Except for Sol and Caleb
The only thing that can dampen the mood now is the new couple, Sol and Caleb, who spend the following day sulking around the villa like two sexy, wounded birds. Caleb is downright shocked that Kenzie chose Corbin over him, which I find immediately irksome. After the recoupling, Kenzie pulls Caleb aside to tell him he’s still the cutest cowboy; she just had a stronger connection to somebody else. While Caleb was gracious in front of Ariana, now he grumbles that he’s “frustrated” and feels led on. Sir, you watched her curl up on Corbin’s lap yesterday. Why are you blindsided? At least, he says philosophically, he never wasted his time cutting pancakes into hearts.
But while Caleb is more of a brooder, Sol is ready to let the whole villa have a piece of her mind. After an affirming pep-up conversation with Jen in the morning, Sol comes to her discussion with Sincere with all the “fuck offs” in her arsenal of folksy phrases. “You pissed on my leg and told me it’s raining!” she says, borrowing one of my dad’s favorite lines. I am team Sol in this interaction, but it’s hard to maintain the appropriate level of righteous rage when she’s saying things like, “You’re blowing smoke up my ass!” As things heat up, she exclaims, “Be fucking honest! That’s all the fuck I ask!” about five times.
Sincere, who still insists he lived up to his name this entire time, is taken aback. “She kept dropping F-bombs,” he complains to Melanie later, as though this were a family show. But even Melanie thinks Sol has a point here, perhaps because she has personally delivered many similar speeches to Sincere in the short few weeks she’s known him, and will probably deliver more in the next few. Be that as it may, Sol and her frequent complaints about being “shit on” by everyone are harshing Sincere’s mellow as he and Mela make out in the kitchen in front of her. This perhaps provides a little insight into why she gets dumped.
To her credit, Sol does attempt to entertain Caleb. “He’s an apple pie and I don’t normally like apple pies,” she says in the beach hut. “But maybe I haven’t had, like, a honey crisp apple pie?” The extended, nonsensical metaphor is so similar to some of Sincere’s best work that it almost makes me regret they didn’t work out. I mean, can you imagine the wedding vows?
Dumping Sol and Gabe
The real excitement, of course, arrives with Ariana and her fresh bob (10/10, no notes). America has been voting. So, with collective wails, the Islanders take their places by the firepit as together we all learn if the public has been making some truly wild voting choices, such as ranking Caleb and Sol higher than the OGs. They have not.
The public voted on their favorite couples, and the three couples with the fewest votes are on the dumping block.
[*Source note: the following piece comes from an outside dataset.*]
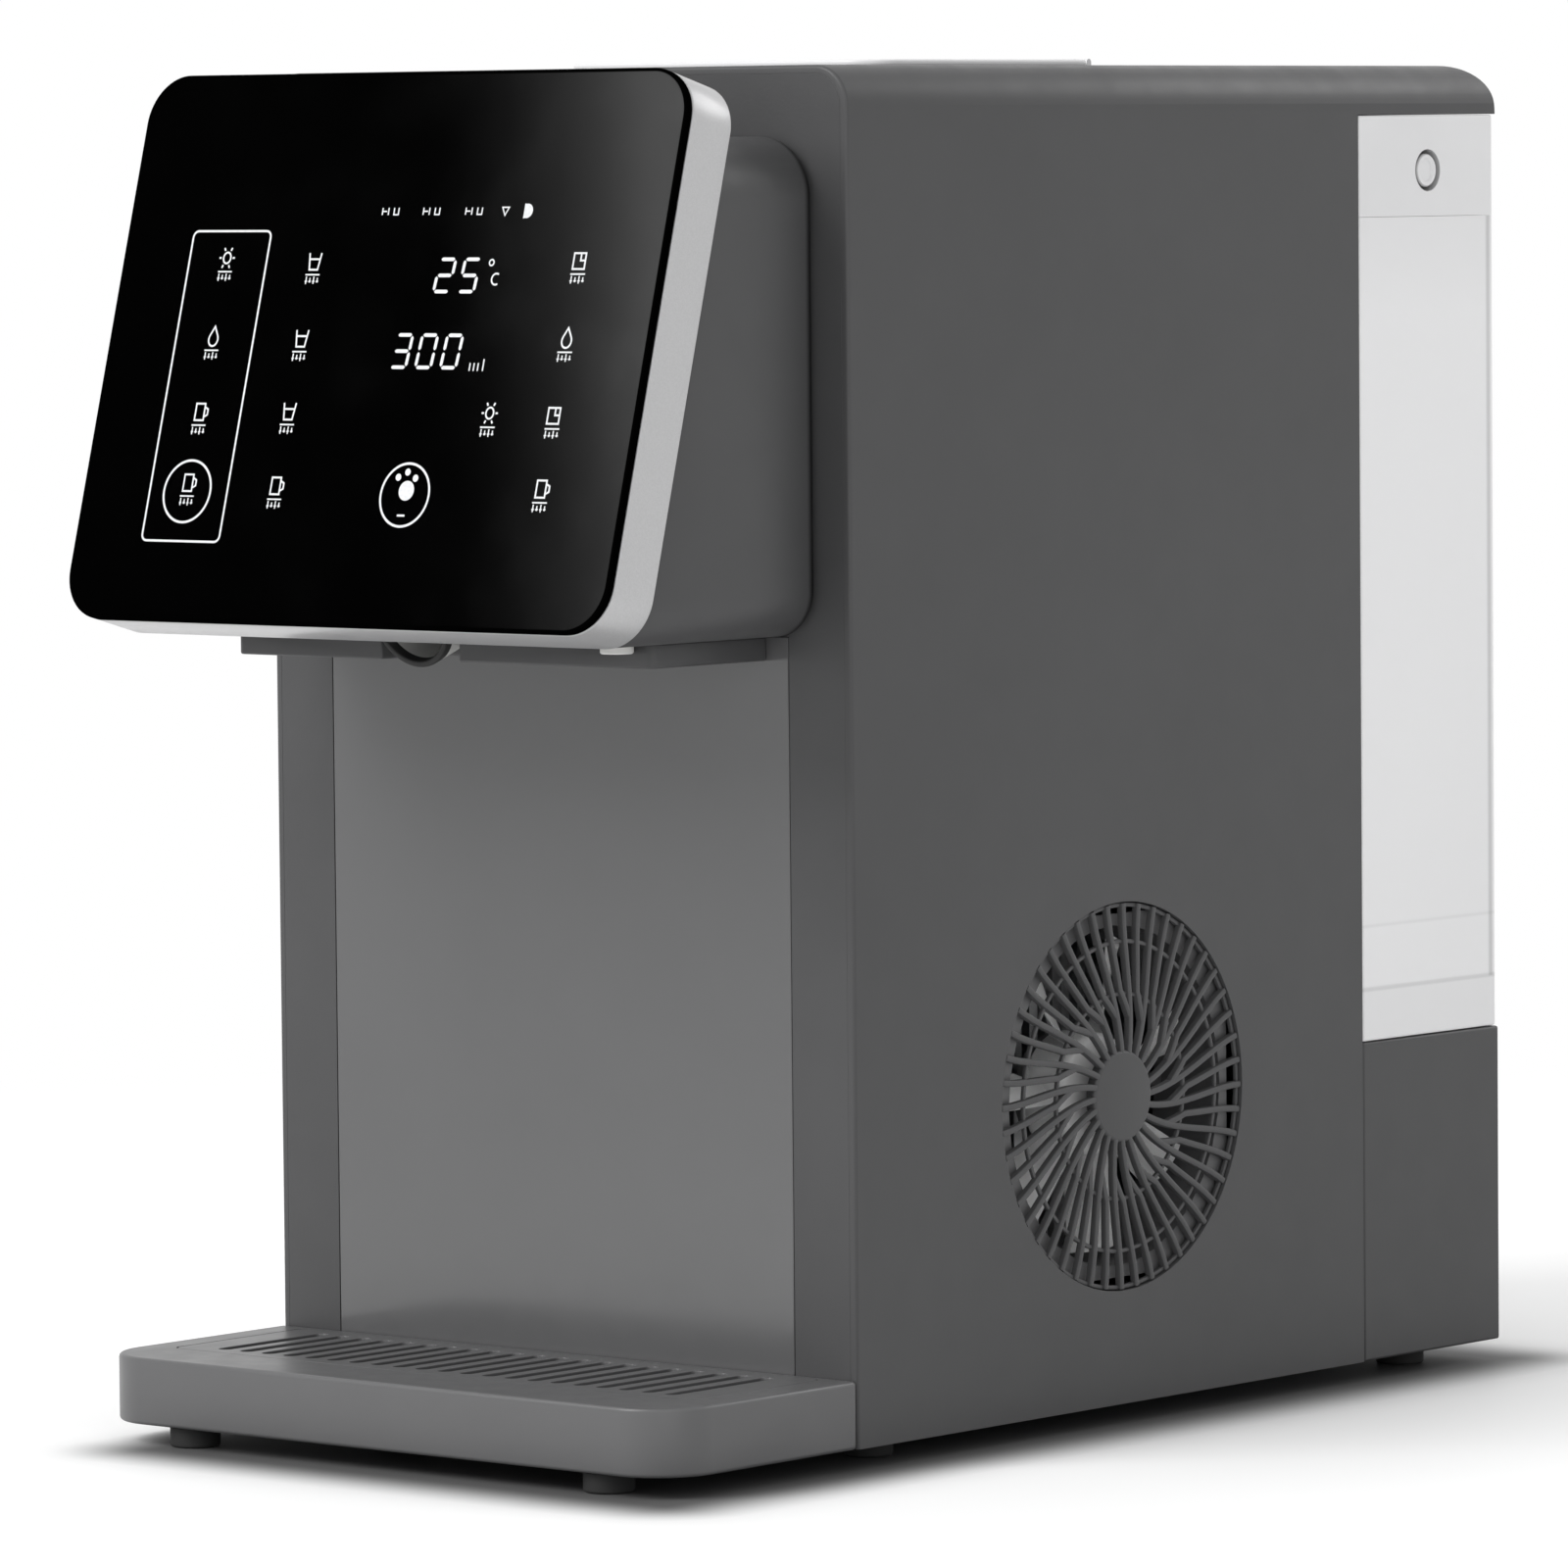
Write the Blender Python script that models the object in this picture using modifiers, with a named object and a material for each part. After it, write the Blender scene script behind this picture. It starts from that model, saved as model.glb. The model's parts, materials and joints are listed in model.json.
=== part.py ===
"""Countertop ice maker with a cup bay, a slanted touch panel and a pull-out water tank."""

import math

import bmesh
import bpy
from mathutils import Vector

# Lengths are in metres. Inside the machine X runs to the right, Y back from the cabinet's
# front face and Z up from the cabinet's underside.

# General values
GAP = 0.0003
RUNNING_GAP = 0.0005
OVERRUN = 0.003
SMALL_EDGE = 0.0008

# Cabinet
CABINET_WIDTH = 0.232
CABINET_DEPTH = 0.326
CABINET_HEIGHT = 0.410
SHELL_WALL = 0.0025
SHELL_EDGE_RADIUS = 0.012
SHELL_REAR_RADIUS = 0.015
FOOT_RADIUS = 0.0077
FOOT_HEIGHT = 0.0065
FOOT_INSET = 0.021
REAR_FOOT_SETBACK = 0.026
FRONT_FOOT_SETBACK = 0.030

# Front fascia and backsplash
FASCIA_THICKNESS = 0.0032
FASCIA_RIM_DEPTH = 0.010
FASCIA_RIM_WALL = 0.002
BACKSPLASH_WIDTH = 0.1836
BACKSPLASH_BOTTOM = 0.006
BACKSPLASH_RECESS = 0.002

# Head
HEAD_WIDTH = 0.2072
HEAD_BOTTOM = 0.241
HEAD_TOP = 0.389
HEAD_TOP_RADIUS = 0.018
HEAD_BOTTOM_RADIUS = 0.014
HEAD_EDGE_RADIUS = 0.0012
HEAD_NECK_DEPTH = 0.0015
HEAD_NECK_INSET = 0.0015
HEAD_WALL = 0.0025
OUTLET_WIDTH = 0.167
OUTLET_DEPTH = 0.052
OUTLET_DROP = 0.0075
OUTLET_CORNER = 0.002

# Control panel, measured on the plane where glass and frame meet
PANEL_WIDTH = 0.2156
PANEL_HEIGHT = 0.1688
PANEL_CORNER = 0.015
PANEL_TILT = math.radians(15.16)
PANEL_FORWARD = 0.0785
PANEL_CENTRE_Z = 0.3271
GLASS_THICKNESS = 0.0027
FRAME_DEPTH = 0.018
FRAME_WALL = 0.003
FRAME_BACK = 0.0025
FRAME_WINDOW_WIDTH = 0.150
FRAME_WINDOW_HEIGHT = 0.080
DISPLAY_WIDTH = 0.190
DISPLAY_HEIGHT = 0.120
DISPLAY_THICKNESS = 0.006
BOARD_THICKNESS = 0.0016
BOARD_MARGIN = 0.004
CHIP_SIZE = 0.014
CHIP_HEIGHT = 0.0025
CHIP_PITCH = 0.030

# Drip tray
TRAY_DEPTH = 0.086
TRAY_HEIGHT = 0.0205
TRAY_CORNER = 0.020
TRAY_FLOOR = 0.003
TRAY_LEDGE = 0.003
TRAY_FOOT_X = 0.0833
TRAY_FOOT_FORWARD = 0.075
TRAY_SIDE_BORDER = 0.011
DRIP_GRILLE_FRONT = 0.062
DRIP_GRILLE_BACK = 0.003
DRIP_GRILLE_THICKNESS = 0.0028
DRIP_GRILLE_CORNER = 0.004
DRIP_SLOT_WIDTH = 0.0045
DRIP_SLOT_PITCH = 0.009
DRIP_GRILLE_BORDER = 0.006

# Water tank bay
BAY_FRONT = 0.2525
BAY_FLOOR = 0.1015
BAY_CEILING = 0.3945
DOCK_WALL = 0.003
COVER_WALL = 0.0025
TANK_WALL = 0.0024
TANK_FLOOR = 0.003
TANK_REAR_RADIUS = 0.003
TANK_LID_HEIGHT = 0.0317
PORT_X = -0.060
PORT_HEIGHT = 0.021
PORT_RADIUS = 0.0076
NIPPLE_RADIUS = 0.0070
NIPPLE_BORE = 0.0050
NIPPLE_LENGTH = 0.0050
VALVE_DISC_RADIUS = 0.0064
VALVE_DISC_THICKNESS = 0.0020
VALVE_STEM_RADIUS = 0.0020
VALVE_STEM_LENGTH = 0.0180
VALVE_GUIDE_SETBACK = 0.0120
VALVE_GUIDE_THICKNESS = 0.0025
VALVE_GUIDE_WIDTH = 0.022
FLOAT_X = 0.045
FLOAT_RADIUS = 0.010
FLOAT_HEIGHT = 0.016
FLOAT_POST_RADIUS = 0.003
FLOAT_POST_HEIGHT = 0.050
FLOAT_STOP_RADIUS = 0.0055
FLOAT_STOP_HEIGHT = 0.003

# Tank handle
HANDLE_PIVOT_Z = 0.3768
HANDLE_BOSS_RADIUS = 0.0063
HANDLE_REACH = 0.031
HANDLE_ARM_WIDTH = 0.004
HANDLE_ARM_INSET = 0.018
HANDLE_BAR_RADIUS = 0.004
HANDLE_HANG = math.radians(14)
HANDLE_RECESS_WALL = 0.002
FILLER_WIDTH = 0.060
FILLER_DEPTH = 0.018
FILLER_CORNER = 0.006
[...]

As predicted, the safe Islanders (Trinity and Bryce, Aniya and KC, Kayda and Zach, and Melanie and Sincere) must vote off the vulnerable Islanders: Kenzie and Corbin, Jen and Gabe, and Caleb and Sol. Following a familiar format, the Islanders are separated by gender. The boys must dump one girl, and the girls dump the boy. Now, at the start, I was pretty sure we were going to lose Jen and Caleb — especially when, during deliberations, KC said that if the group kept Sol, then he would commit to exploring (ugh) her.
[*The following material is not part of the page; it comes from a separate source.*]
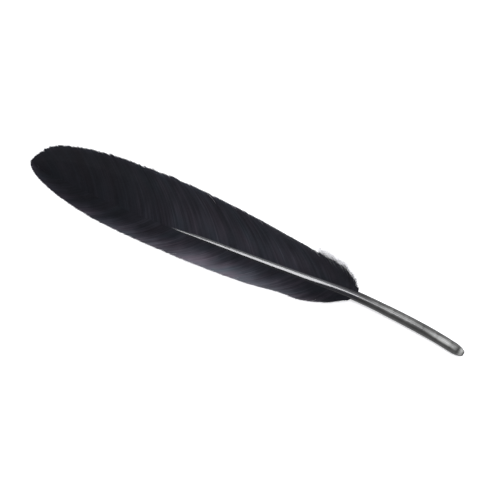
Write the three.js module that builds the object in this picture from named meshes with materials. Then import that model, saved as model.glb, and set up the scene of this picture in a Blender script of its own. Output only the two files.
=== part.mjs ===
import * as THREE from 'three';

// A black-dyed goose wing feather, uncut, as sold for quill pens. It lies back
// up: its quill end, its tip and the edges of its vane touch the table.
// Millimetres, +Z up, +X from the quill end to the tip, +Y to the narrow vane.

// ---------------------------------------------------------------- dimensions

const QUILL_LENGTH = 39.6; // bare barrel, from its trimmed end to the first barbs
const SHAFT_LENGTH = 151; // along X; the last barbs reach past it to the tip
const QUILL_RADIUS = 1.9;
const END_RADIUS = 0.9; // the trimmed flat at the quill end
const END_HOLE_RADIUS = 0.4; // the small natural opening in that flat
const END_HOLE_DEPTH = 0.7;
const END_ROUNDING = 4; // length over which the blunt end rounds off
const END_BLUNTNESS = 0.8; // 1 rounds it off evenly, less makes it blunter
const BARREL_WALL = 0.35;
const CORTEX_WALL = 0.25;
const RACHIS_WIDTH = 3.4; // at the first barbs
const RACHIS_END_WIDTH = 0.5;
const RACHIS_TAPER = 1.1; // above 1, the shaft thins sooner
const HEIGHT_TO_WIDTH = 1.05;
const SQUARING_LENGTH = 14; // the round barrel turns into the boxy rachis over this
const SQUARENESS = 0.25; // of the rachis's section: 0 is round, 1 is square
const GROOVE_DEPTH = 0.22; // groove along the underside, as a share of half the height
const GROOVE_WIDTH = 0.3; // as a share of half the width
const CAVITY_END = 116; // where the rachis turns solid, along X
const PITH_END = 113;
const CLEARANCE = 0.3; // between neighbouring solids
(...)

Apparently, I was wrong, and whether out of a desire to protect KC and Sincere from themselves or simply because of her weird attitude, the boys vote to dump Sol. Sincere is the one who delivers the dumping, and his only explanation is that they made their decision based on “what has happened.” Melanie, on the other hand, is long-winded in her speech before dumping Gabe. Paraphrased: the girls don’t like how eager Gabe is to make out with every new girl who comes to the villa, and believe he’ll never be satisfied. That, or they’re just tired of hearing him have sex every night. Either way, justice for Bea.
The episode ends abruptly, just in time for us to note that the boys are not happy with the girls’ decision. I doubt the rift is enough to cause any real damage between our increasingly solid couples, but the cracks in Zach and Kayda’s bond may be beginning to show.